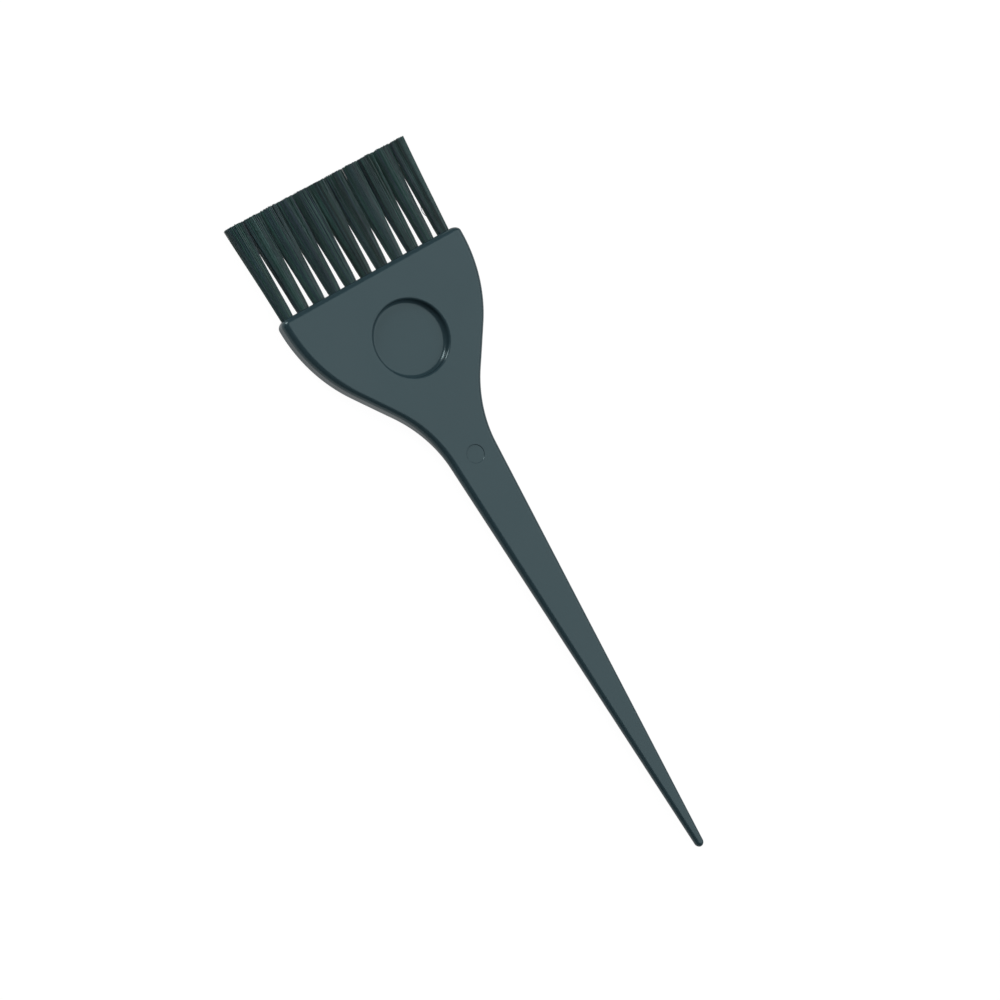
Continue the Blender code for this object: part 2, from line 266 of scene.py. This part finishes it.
# ================================================================ materials
def slate_plastic():
    """Moulded polypropylene: satin, faintly mottled, with a spark-eroded grain."""
    material, tree, shader = new_material("slate plastic")
    place = tree.nodes.new("ShaderNodeTexCoord")
    mottle = noise(tree, place, 45.0, 5.0)
    tint = ramp(tree, mottle, (
        (0.30, (0.0310, 0.0620, 0.0745)),
        (0.52, (0.0330, 0.0645, 0.0770)),
        (0.72, (0.0350, 0.0660, 0.0785))))
    join_nodes(tree, tint, "Color", shader, "Base Color")
    flow = noise(tree, place, 90.0, 3.0, stretch=(1.0, 0.35, 1.0))
    rough = map_range(tree, flow, 0.20, 0.24)
    join_nodes(tree, rough, "Result", shader, "Roughness")
    grain = noise(tree, place, 2600.0, 2.0)
    waves = noise(tree, place, 70.0, 1.0)
    soft = add_bump(tree, waves, 0.08, 0.0004)
    fine = add_bump(tree, grain, 0.07, 0.00006, normal=soft)
    join_nodes(tree, fine, "Normal", shader, "Normal")
    shader.inputs["IOR"].default_value = 1.49
    shader.inputs["Specular Tint"].default_value = (0.75, 0.97, 1.0, 1.0)
    return material


def bristle_nylon():
    """Dyed nylon filaments: each wisp has its own tone, from near-black to grey-green."""
    material, tree, shader = new_material("bristle nylon")
    tone = tree.nodes.new("ShaderNodeAttribute")
    tone.attribute_name = "tone"
    hues = ramp(tree, tone, (
        (0.00, (0.0160, 0.0360, 0.0420)),
        (0.20, (0.0280, 0.0900, 0.0720)),
        (0.40, (0.0400, 0.0660, 0.1040)),
        (0.60, (0.0160, 0.1040, 0.0760)),
        (0.80, (0.0640, 0.0900, 0.1120)),
        (1.00, (0.0560, 0.1400, 0.1300))))
    place = tree.nodes.new("ShaderNodeTexCoord")
    patches = noise(tree, place, 260.0, 3.0, stretch=(1.0, 0.25, 1.0))
    shade = map_range(tree, patches, 0.70, 1.25)
    shaded = tree.nodes.new("ShaderNodeVectorMath")
    shaded.operation = "SCALE"
    join_nodes(tree, hues, "Color", shaded, "Vector")
    join_nodes(tree, shade, "Result", shaded, "Scale")
    join_nodes(tree, shaded, "Vector", shader, "Base Color")
    gloss = noise(tree, place, 900.0, 1.0)
    rough = map_range(tree, gloss, 0.40, 0.52)
    join_nodes(tree, rough, "Result", shader, "Roughness")
    fine = add_bump(tree, gloss, 0.10, 0.00003)
    join_nodes(tree, fine, "Normal", shader, "Normal")
    shader.inputs["IOR"].default_value = 1.53
    shader.inputs["Specular IOR Level"].default_value = 0.62
    return material


def anchor_steel():
    """Drawn flat wire: brushed along its length, slightly uneven in tone."""
    material, tree, shader = new_material("anchor steel")
    place = tree.nodes.new("ShaderNodeTexCoord")
    drawn = noise(tree, place, 6000.0, 2.0, stretch=(1.0, 1.0, 0.04))
    tint = ramp(tree, drawn, ((0.3, (0.50, 0.49, 0.46)), (0.7, (0.66, 0.65, 0.62))))
    join_nodes(tree, tint, "Color", shader, "Base Color")
    rough = map_range(tree, drawn, 0.24, 0.42)
    join_nodes(tree, rough, "Result", shader, "Roughness")
    scratches = add_bump(tree, drawn, 0.2, 0.00002)
    join_nodes(tree, scratches, "Normal", shader, "Normal")
    shader.inputs["Metallic"].default_value = 1.0
    return material


def maximum(tree, first, first_socket, second, second_socket):
    """Return a node that gives the larger of two values."""
    node = tree.nodes.new("ShaderNodeMath")
    node.operation = "MAXIMUM"
    join_nodes(tree, first, first_socket, node, 0)
    join_nodes(tree, second, second_socket, node, 1)
    return node


def mix_shaders(tree, first, first_socket, second, second_socket):
    """Return a node that mixes two shaders."""
    node = tree.nodes.new("ShaderNodeMixShader")
    join_nodes(tree, first, first_socket, node, 1)
    join_nodes(tree, second, second_socket, node, 2)
    return node


def table_white():
    """White table: plain white to the camera and in reflections, with a faint shadow kept."""
    material = bpy.data.materials.new("white table")
    material.use_nodes = True
    tree = material.node_tree
    tree.nodes.clear()
    output = tree.nodes.new("ShaderNodeOutputMaterial")
    lit = tree.nodes.new("ShaderNodeBsdfDiffuse")
    lit.inputs["Color"].default_value = (TABLE_WHITE, TABLE_WHITE, TABLE_WHITE, 1.0)
    path = tree.nodes.new("ShaderNodeLightPath")
    level = tree.nodes.new("ShaderNodeMath")
    level.operation = "MULTIPLY_ADD"
    level.inputs[1].default_value = TABLE_GLOW - TABLE_REFLECTED
    level.inputs[2].default_value = TABLE_REFLECTED
    join_nodes(tree, path, "Is Camera Ray", level, 0)
    glow = tree.nodes.new("ShaderNodeEmission")
    join_nodes(tree, level, "Value", glow, "Strength")
    paper = mix_shaders(tree, lit, "BSDF", glow, "Emission")
    paper.inputs["Fac"].default_value = TABLE_GLOW_SHARE
    seen = maximum(tree, path, "Is Camera Ray", path, "Is Glossy Ray")
    seen_through = maximum(tree, seen, "Value", path, "Is Transmission Ray")
    choice = mix_shaders(tree, lit, "BSDF", paper, "Shader")
    join_nodes(tree, seen_through, "Value", choice, "Fac")
    join_nodes(tree, choice, "Shader", output, "Surface")
    return material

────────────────

* Exercise:
Reproduce the listing above word for word.

* Worked solution:
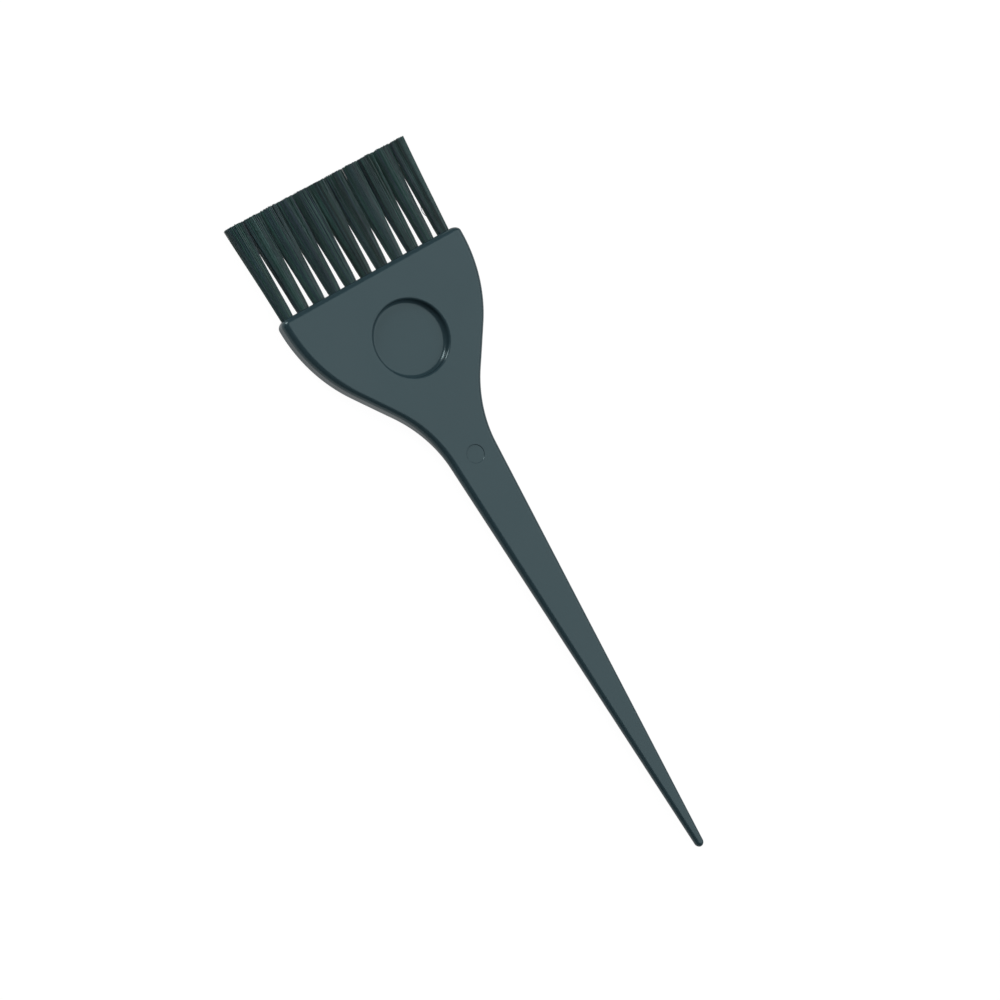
Continue the Blender code for this object: part 2, from line 266 of scene.py. This part finishes it.
# ================================================================ materials
def slate_plastic():
    """Moulded polypropylene: satin, faintly mottled, with a spark-eroded grain."""
    material, tree, shader = new_material("slate plastic")
    place = tree.nodes.new("ShaderNodeTexCoord")
    mottle = noise(tree, place, 45.0, 5.0)
    tint = ramp(tree, mottle, (
        (0.30, (0.0310, 0.0620, 0.0745)),
        (0.52, (0.0330, 0.0645, 0.0770)),
        (0.72, (0.0350, 0.0660, 0.0785))))
    join_nodes(tree, tint, "Color", shader, "Base Color")
    flow = noise(tree, place, 90.0, 3.0, stretch=(1.0, 0.35, 1.0))
    rough = map_range(tree, flow, 0.20, 0.24)
    join_nodes(tree, rough, "Result", shader, "Roughness")
    grain = noise(tree, place, 2600.0, 2.0)
    waves = noise(tree, place, 70.0, 1.0)
    soft = add_bump(tree, waves, 0.08, 0.0004)
    fine = add_bump(tree, grain, 0.07, 0.00006, normal=soft)
    join_nodes(tree, fine, "Normal", shader, "Normal")
    shader.inputs["IOR"].default_value = 1.49
    shader.inputs["Specular Tint"].default_value = (0.75, 0.97, 1.0, 1.0)
    return material


def bristle_nylon():
    """Dyed nylon filaments: each wisp has its own tone, from near-black to grey-green."""
    material, tree, shader = new_material("bristle nylon")
    tone = tree.nodes.new("ShaderNodeAttribute")
    tone.attribute_name = "tone"
    hues = ramp(tree, tone, (
        (0.00, (0.0160, 0.0360, 0.0420)),
        (0.20, (0.0280, 0.0900, 0.0720)),
        (0.40, (0.0400, 0.0660, 0.1040)),
        (0.60, (0.0160, 0.1040, 0.0760)),
        (0.80, (0.0640, 0.0900, 0.1120)),
        (1.00, (0.0560, 0.1400, 0.1300))))
    place = tree.nodes.new("ShaderNodeTexCoord")
    patches = noise(tree, place, 260.0, 3.0, stretch=(1.0, 0.25, 1.0))
    shade = map_range(tree, patches, 0.70, 1.25)
    shaded = tree.nodes.new("ShaderNodeVectorMath")
    shaded.operation = "SCALE"
    join_nodes(tree, hues, "Color", shaded, "Vector")
    join_nodes(tree, shade, "Result", shaded, "Scale")
    join_nodes(tree, shaded, "Vector", shader, "Base Color")
    gloss = noise(tree, place, 900.0, 1.0)
    rough = map_range(tree, gloss, 0.40, 0.52)
    join_nodes(tree, rough, "Result", shader, "Roughness")
    fine = add_bump(tree, gloss, 0.10, 0.00003)
    join_nodes(tree, fine, "Normal", shader, "Normal")
    shader.inputs["IOR"].default_value = 1.53
    shader.inputs["Specular IOR Level"].default_value = 0.62
    return material


def anchor_steel():
    """Drawn flat wire: brushed along its length, slightly uneven in tone."""
    material, tree, shader = new_material("anchor steel")
    place = tree.nodes.new("ShaderNodeTexCoord")
    drawn = noise(tree, place, 6000.0, 2.0, stretch=(1.0, 1.0, 0.04))
    tint = ramp(tree, drawn, ((0.3, (0.50, 0.49, 0.46)), (0.7, (0.66, 0.65, 0.62))))
    join_nodes(tree, tint, "Color", shader, "Base Color")
    rough = map_range(tree, drawn, 0.24, 0.42)
    join_nodes(tree, rough, "Result", shader, "Roughness")
    scratches = add_bump(tree, drawn, 0.2, 0.00002)
    join_nodes(tree, scratches, "Normal", shader, "Normal")
    shader.inputs["Metallic"].default_value = 1.0
    return material


def maximum(tree, first, first_socket, second, second_socket):
    """Return a node that gives the larger of two values."""
    node = tree.nodes.new("ShaderNodeMath")
    node.operation = "MAXIMUM"
    join_nodes(tree, first, first_socket, node, 0)
    join_nodes(tree, second, second_socket, node, 1)
    return node


def mix_shaders(tree, first, first_socket, second, second_socket):
    """Return a node that mixes two shaders."""
    node = tree.nodes.new("ShaderNodeMixShader")
    join_nodes(tree, first, first_socket, node, 1)
    join_nodes(tree, second, second_socket, node, 2)
    return node


def table_white():
    """White table: plain white to the camera and in reflections, with a faint shadow kept."""
    material = bpy.data.materials.new("white table")
    material.use_nodes = True
    tree = material.node_tree
    tree.nodes.clear()
    output = tree.nodes.new("ShaderNodeOutputMaterial")
    lit = tree.nodes.new("ShaderNodeBsdfDiffuse")
    lit.inputs["Color"].default_value = (TABLE_WHITE, TABLE_WHITE, TABLE_WHITE, 1.0)
    path = tree.nodes.new("ShaderNodeLightPath")
    level = tree.nodes.new("ShaderNodeMath")
    level.operation = "MULTIPLY_ADD"
    level.inputs[1].default_value = TABLE_GLOW - TABLE_REFLECTED
    level.inputs[2].default_value = TABLE_REFLECTED
    join_nodes(tree, path, "Is Camera Ray", level, 0)
    glow = tree.nodes.new("ShaderNodeEmission")
    join_nodes(tree, level, "Value", glow, "Strength")
    paper = mix_shaders(tree, lit, "BSDF", glow, "Emission")
    paper.inputs["Fac"].default_value = TABLE_GLOW_SHARE
    seen = maximum(tree, path, "Is Camera Ray", path, "Is Glossy Ray")
    seen_through = maximum(tree, seen, "Value", path, "Is Transmission Ray")
    choice = mix_shaders(tree, lit, "BSDF", paper, "Shader")
    join_nodes(tree, seen_through, "Value", choice, "Fac")
    join_nodes(tree, choice, "Shader", output, "Surface")
    return material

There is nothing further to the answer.